April has been a black flag month for local media. First there was the bloodbath at KGO radio, where roughly 30 people in the station’s news department were shown the door. Then there was KFOG, where a half-dozen longtime disc jockeys were replaced with machines. South Bay news station KLIV followed a week later, announcing its entire newsroom—about a dozen staffers—would be replaced in a format change to “classic country,” which we guess is more Garth Brooks than Chris Gaines. But the hits keep coming. Last Friday, word leaked that the San Jose-less Mercury News would eliminate copy editing for most stories and use software to check grammar. A memo from managing editor Bert Robinson landed on Jim Romenesko’s media blog, framing the situation in blunt terms. The reality is that reporters in most newsrooms have been writing their own headlines and fact-checking their stories for a while.
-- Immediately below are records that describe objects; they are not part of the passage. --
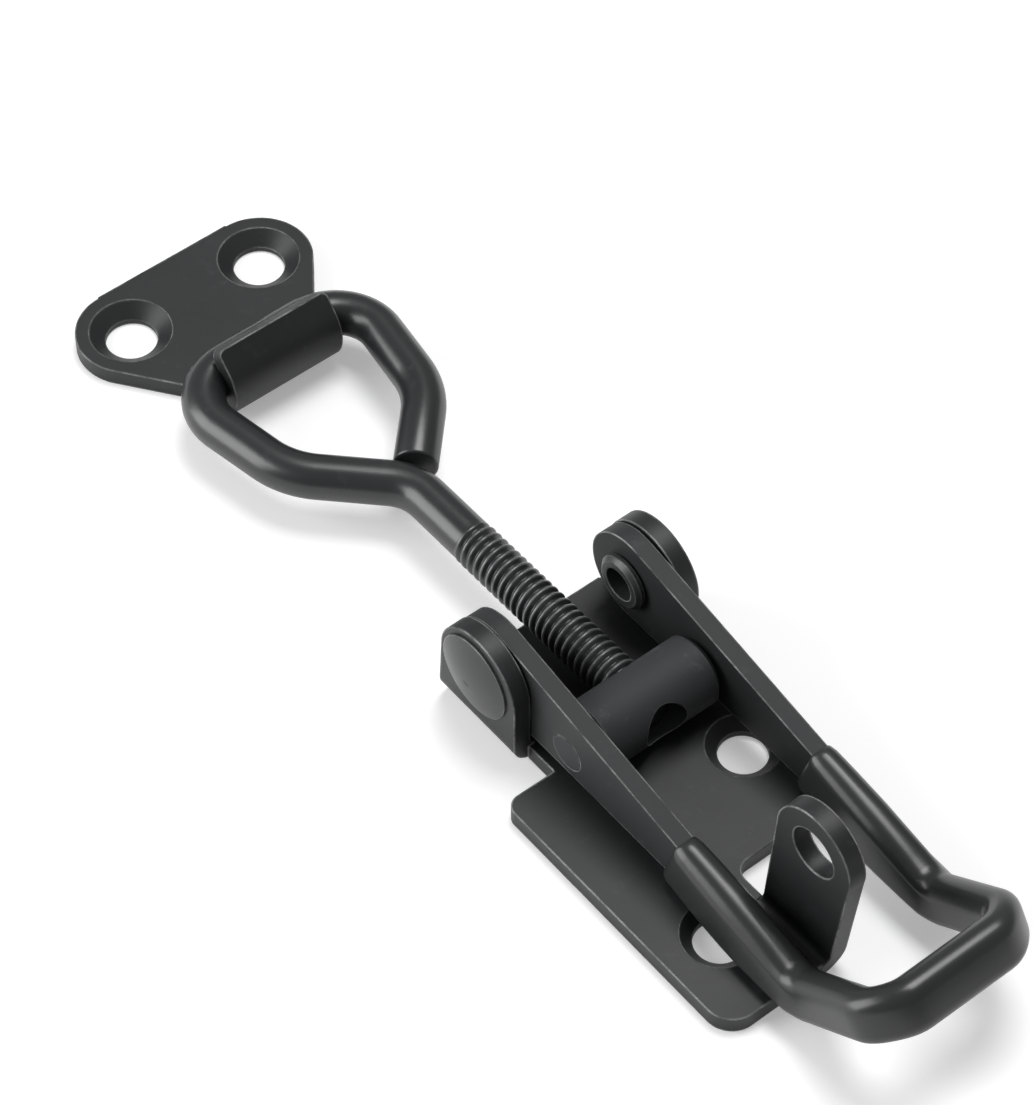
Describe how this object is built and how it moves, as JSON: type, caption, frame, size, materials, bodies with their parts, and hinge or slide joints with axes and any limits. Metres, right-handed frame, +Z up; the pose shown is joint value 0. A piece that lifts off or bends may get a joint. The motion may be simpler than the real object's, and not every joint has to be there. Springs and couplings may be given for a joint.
{
  "type": "over centre toggle latch",
  "caption": "Adjustable over centre toggle latch: looped hook bolt in a pivoting lever with a sleeved bail grip, stamped base with padlock tab, and a separate hooked catch plate.",
  "frame": {"origin": "on the mounting face of the base, straight under the handle pivot, in the middle between the ears", "axes": "+X from the pivot towards the grip, +Z up from the mounting face, -Y is the side with the flange"},
  "size_m": [0.1283, 0.0307, 0.0211],
  "materials": {
    "coated_sheet": "satin black coat on steel sheet",
    "coated_rivet": "satin black coat on steel",
    "coated_turned": "satin black coat on turned steel",
    "coated_wire": "satin black coat on steel wire",
    "grip_plastic": "soft black plastic, slightly glossy"
  },
  "bodies": {
    "base": {"base_bracket": "coated_sheet", "rivet_near": "coated_rivet", "rivet_far": "coated_rivet"},
    "lever": {"handle": "coated_sheet", "grip_sleeve": "grip_plastic"},
    "barrel": {"trunnion": "coated_turned"},
    "hook_bolt": {"pull_rod": "coated_wire"},
    "catch": {"catch_plate": "coated_sheet"}
  },
  "joints": [
    {"name": "handle_pivot", "type": "hinge", "parent": "base", "child": "lever", "pos_m": [0, 0, 0.0087], "axis": [0, -1, 0], "range_deg": [0, 155]},
    {"name": "barrel_pivot", "type": "hinge", "parent": "lever", "child": "barrel", "pos_m": [0.0114, 0, 0.0062], "axis": [0, -1, 0], "range_deg": [-155, 0]},
    {"name": "rod_adjust", "type": "slide", "parent": "barrel", "child": "hook_bolt", "axis": [0.9998, 0, 0.0185], "range_m": [-0.002, 0.01]},
    {"name": "catch_swing", "type": "hinge", "parent": "hook_bolt", "child": "catch", "pos_m": [-0.05084, 0, 0.00505], "axis": [0, -1, 0], "range_deg": [-75, 45]}
  ],
  "couplings": [
    {"joint": "barrel_pivot", "follows": "handle_pivot", "ratio": -1}
  ]
}
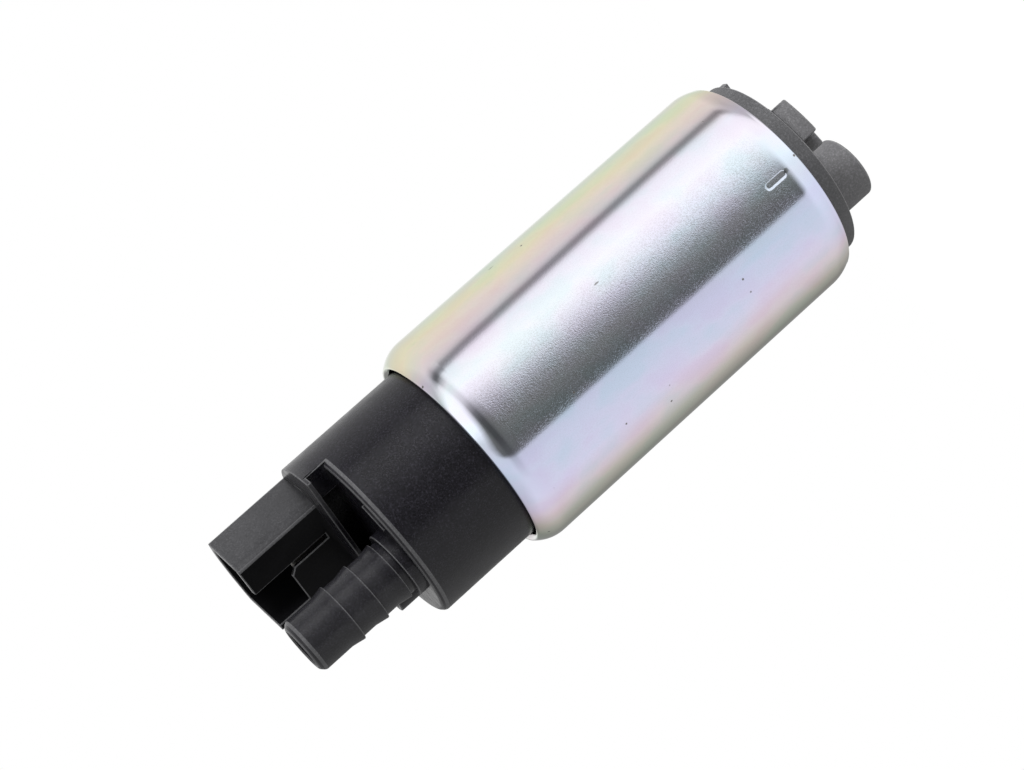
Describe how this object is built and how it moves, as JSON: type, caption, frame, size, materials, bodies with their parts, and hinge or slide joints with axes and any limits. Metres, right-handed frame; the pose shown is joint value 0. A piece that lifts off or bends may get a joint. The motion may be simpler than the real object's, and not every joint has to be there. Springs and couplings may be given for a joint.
{
  "type": "in-tank electric fuel pump",
  "caption": "Electric in-tank turbine fuel pump: rolled steel case, black outlet cover with barbed hose nipple and plug socket, grey inlet cover with offset port.",
  "frame": {"origin": "on the pump's axis, in the middle of the steel case", "axes": "+Z along the pump's axis towards the outlet nipple and plug; the inlet port lies towards -X, the inlet cover's lug towards -Y"},
  "size_m": [0.038, 0.038, 0.115],
  "materials": {
    "case_steel": "satin",
    "cover_black": "matte",
    "cover_grey": "matte",
    "valve_plastic": "satin",
    "spring_steel": "satin",
    "turned_brass": "satin",
    "holder_plastic": "matte",
    "tinned_brass": "satin",
    "ferrite": "matte",
    "copper_wire": "gloss",
    "brush_carbon": "satin",
    "sintered_bronze": "matte",
    "shaft_steel": "polished",
    "commutator_copper": "satin",
    "core_steel": "matte",
    "magnet_ferrite": "matte",
    "body_plastic": "matte",
    "impeller_plastic": "satin"
  },
  "bodies": {
    "housing": {"pump_case": "case_steel", "outlet_cover": "cover_black", "inlet_cover": "cover_grey", "check_valve_cage": "valve_plastic", "relief_valve_plug": "turned_brass", "brush_holder": "holder_plastic", "positive_terminal": "tinned_brass", "positive_choke": "ferrite", "negative_terminal": "tinned_brass", "negative_choke": "ferrite", "upper_bush": "sintered_bronze", "lower_bush": "sintered_bronze", "magnet_north": "magnet_ferrite", "magnet_south": "magnet_ferrite", "magnet_clip": "spring_steel", "pump_body": "body_plastic"},
    "rotor": {"rotor_shaft": "shaft_steel", "commutator": "commutator_copper", "armature_core": "core_steel", "armature_winding": "copper_wire", "impeller": "impeller_plastic"},
    "check_valve": {"check_valve_plunger": "valve_plastic", "check_valve_spring": "spring_steel"},
    "relief_valve": {"relief_valve_poppet": "turned_brass", "relief_valve_spring": "spring_steel"},
    "positive_brush_set": {"positive_brush": "brush_carbon", "positive_brush_spring": "spring_steel", "positive_brush_lead": "copper_wire"},
    "negative_brush_set": {"negative_brush": "brush_carbon", "negative_brush_spring": "spring_steel", "negative_brush_lead": "copper_wire"}
  },
  "joints": [
    {"name": "rotor_spin", "type": "hinge", "parent": "housing", "child": "rotor", "pos_m": [0, 0, 0], "axis": [0, 0, 1], "continuous": true},
    {"name": "check_valve_lift", "type": "slide", "parent": "housing", "child": "check_valve", "axis": [0, 0, 1], "range_m": [0, 0.002], "stiffness_N_per_m": 40, "springref_m": -0.004, "deforming": ["check_valve_spring"]},
    {"name": "relief_valve_lift", "type": "slide", "parent": "housing", "child": "relief_valve", "axis": [0, 0, 1], "range_m": [0, 0.0012], "stiffness_N_per_m": 500, "springref_m": -0.003, "deforming": ["relief_valve_spring"]},
    {"name": "positive_brush_slide", "type": "slide", "parent": "housing", "child": "positive_brush_set", "axis": [0, 0, 1], "range_m": [0, 0.0035], "stiffness_N_per_m": 100, "springref_m": -0.006, "deforming": ["positive_brush_spring", "positive_brush_lead"]},
    {"name": "negative_brush_slide", "type": "slide", "parent": "housing", "child": "negative_brush_set", "axis": [0, 0, 1], "range_m": [0, 0.0035], "stiffness_N_per_m": 100, "springref_m": -0.006, "deforming": ["negative_brush_spring", "negative_brush_lead"]}
  ]
}
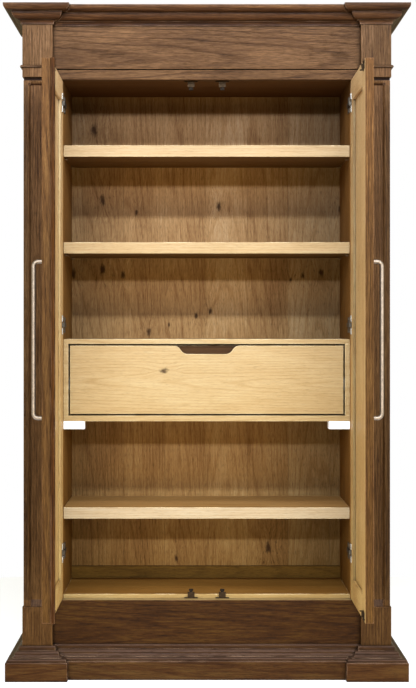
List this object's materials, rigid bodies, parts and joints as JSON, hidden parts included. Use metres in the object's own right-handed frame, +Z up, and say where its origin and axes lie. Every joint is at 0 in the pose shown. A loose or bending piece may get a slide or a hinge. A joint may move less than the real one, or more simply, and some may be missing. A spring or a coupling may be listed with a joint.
{
  "type": "armoire",
  "caption": "Tall oak armoire with breakfront cornice and plinth, framed doors on concealed hinges, thick shelves, an inner drawer and long bar handles.",
  "frame": {"origin": "on the floor, under the middle of the armoire's outer box as it stands with its doors open", "axes": "+X to the right as seen from the front, +Y to the back, +Z up; the doors face -Y"},
  "size_m": [1.28, 0.9226, 2.132],
  "materials": {
    "dark_oak": "brown stained oak, open grain, low sheen",
    "door_oak": "brown stained oak, lighter on the inner face",
    "light_oak": "pale natural oak, low sheen",
    "inner_oak": "natural knotty oak, matt",
    "drawer_wood": "plain pale wood, matt",
    "white_blocks": "white, matt",
    "handle_metal": "warm brushed nickel",
    "hinge_steel": "nickel plated",
    "runner_steel": "zinc plated",
    "catch_steel": "zinc plated",
    "roller_plastic": "pale plastic"
  },
  "bodies": {
    "carcase": {"left_post": "dark_oak", "right_post": "dark_oak", "base_blocks": "dark_oak", "frieze_blocks": "dark_oak", "neck_beads": "dark_oak", "frieze_board": "dark_oak", "header_rail": "dark_oak", "apron_rail": "dark_oak", "front_plinth": "dark_oak", "left_plinth": "dark_oak", "right_plinth": "dark_oak", "front_base_moulding": "dark_oak", "left_base_moulding": "dark_oak", "right_base_moulding": "dark_oak", "front_cornice": "dark_oak", "left_cornice": "dark_oak", "right_cornice": "dark_oak", "cap_board": "dark_oak", "left_outer_side": "dark_oak", "right_outer_side": "dark_oak", "upper_shelf": "light_oak", "middle_shelf": "light_oak", "lower_shelf": "light_oak", "case_top": "light_oak", "case_bottom": "light_oak", "case_sides": "light_oak", "floor_board": "light_oak", "ceiling_board": "light_oak", "left_side_lining": "inner_oak", "right_side_lining": "inner_oak", "back_boards": "inner_oak", "back_cleat": "inner_oak", "case_blocks": "white_blocks", "hinge_arms": "hinge_steel", "shelf_pins": "hinge_steel", "runner_rails": "runner_steel", "catch_cases": "catch_steel"},
    "left_door": {"left_door_stiles": "door_oak", "left_door_rails": "door_oak", "left_door_panel": "door_oak", "door_astragal": "dark_oak", "left_handle": "handle_metal", "left_hinges": "hinge_steel", "left_strikes": "catch_steel"},
    "right_door": {"right_door_stiles": "door_oak", "right_door_rails": "door_oak", "right_door_panel": "door_oak", "right_handle": "handle_metal", "right_hinges": "hinge_steel", "right_strikes": "catch_steel"},
    "drawer": {"drawer_front": "light_oak", "drawer_walls": "drawer_wood", "drawer_bottom": "drawer_wood", "runner_slides": "runner_steel"},
    "runner_middle": {"runner_middles": "runner_steel"},
    "roller_bottom_left": {"bottom_left_roller": "roller_plastic"},
    "roller_bottom_right": {"bottom_right_roller": "roller_plastic"},
    "roller_top_left": {"top_left_roller": "roller_plastic"},
    "roller_top_right": {"top_right_roller": "roller_plastic"}
  },
  "joints": [
    {"name": "left_door_swing", "type": "hinge", "parent": "carcase", "child": "left_door", "pos_m": [-0.4735, 0.02075, 1.074], "axis": [0, 0, -1], "range_deg": [-90, 0]},
    {"name": "right_door_swing", "type": "hinge", "parent": "carcase", "child": "right_door", "pos_m": [0.4735, 0.02075, 1.074], "axis": [0, 0, 1], "range_deg": [-90, 0]},
    {"name": "drawer_slide", "type": "slide", "parent": "carcase", "child": "drawer", "axis": [0, -1, 0], "range_m": [0, 0.3]},
    {"name": "runner_middle_slide", "type": "slide", "parent": "carcase", "child": "runner_middle", "axis": [0, -1, 0], "range_m": [0, 0.15]},
    {"name": "bottom_left_catch", "type": "slide", "parent": "carcase", "child": "roller_bottom_left", "axis": [0, 0, -1], "range_m": [0, 0.003], "stiffness_N_per_m": 500, "springref_m": -0.003},
    {"name": "bottom_right_catch", "type": "slide", "parent": "carcase", "child": "roller_bottom_right", "axis": [0, 0, -1], "range_m": [0, 0.003], "stiffness_N_per_m": 500, "springref_m": -0.003},
    {"name": "top_left_catch", "type": "slide", "parent": "carcase", "child": "roller_top_left", "axis": [0, 0, 1], "range_m": [0, 0.003], "stiffness_N_per_m": 500, "springref_m": -0.003},
    {"name": "top_right_catch", "type": "slide", "parent": "carcase", "child": "roller_top_right", "axis": [0, 0, 1], "range_m": [0, 0.003], "stiffness_N_per_m": 500, "springref_m": -0.003}
  ],
  "couplings": [
    {"joint": "runner_middle_slide", "follows": "drawer_slide", "ratio": 0.5}
  ]
}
Fly has since learned that the exits also include Pulitzer Prize-winner Pete Carey, Harvard Nieman Fellow Joe Rodriguez and longtime editor David Early. It seems like little coincidence that the news came right after parent company Bay Area News Group named Neil Chase its new editor in chief. A journalist turned marketer, Chase will lead the “digital restructuring,” a euphemism for ageism, where experienced professionals are replaced with younger and cheaper content processors—except in one respect: personalities. Merc sports columnist Mark Purdy was supposedly one interested party in taking a buyout but the paper only allowed reporters over the age of 60 with 20 years experience to accept severance packages. Robinson confirmed that columnists were not offered buy-outs, adding that it would be “news to me” if any columnists wanted out. Merc newsroom staff has dropped from about 400 in 1999 to roughly half of that today. Losing a familiar face like Purdy’s would mostly rile print subscribers, however many there still are, but insiders say the story to watch is how Robinson gets on with Chase, who starts at the end of this month.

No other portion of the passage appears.